In 2013-14, Lee's most recent full, healthy season (2505 minutes, including playoffs), the Warriors were most definitely NOT better on defense (or offense) when Lee sat down.
w/Lee:
OffRtg 111.1 points per 100 possessions
DefRtg 102.1
Net: +9.0
w/o Lee:
OffRtg 103.6
DefRtg 106.1
Net: -2.5
That's an overall on/off net or +11.5 points per 100 possessions. Also notably, the Defensive Rebounding numbers for this team jumped up to about 75%, slightly better with Lee on the floor than without.
Now, spending the bulk of your minutes with Thompson, Barnes, Iggy and Bogut instead of the above mentioned guys from 2011-12 probably helped.
But it's not like Lee was dragging a good starting lineup down. Of GSW's 5-man units that got at least 75 minutes that season, he was not on their worst defensive lineup, but he was on their two best.
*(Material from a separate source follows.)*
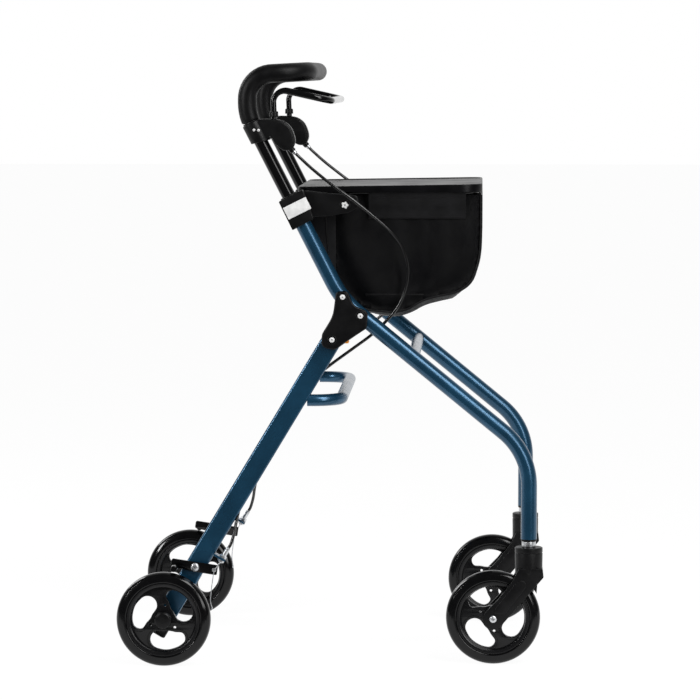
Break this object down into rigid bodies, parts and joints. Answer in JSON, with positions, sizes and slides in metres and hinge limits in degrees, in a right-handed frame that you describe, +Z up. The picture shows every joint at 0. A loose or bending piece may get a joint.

The worst DRtg of any of these 5-mans that he was on was 105.2. That's hardly a defensive embarrassment. He was on 4 of their 5 best defensive lineups, posting ratings of 85.5, 92.2, 98.3 & 98.7 -- all excellent numbers. The latter rating was the lineup he posted the most minutes (818) with the starters.
If you want to give credit for the latter great numbers only to his teammates, that's fine. But it demonstrates that Lee is at least capable of playing within units that can post fantastic defensive numbers.
I personally won't look for Lee to provide any sort of big defensive boost to the Celtics. But it doesn't seem likely that he'll be a big defensive liability either.
Whether the team is good on defense will probably depend on many more factors.
I also doubt we are going to be depending on him for 2505 minutes this season either.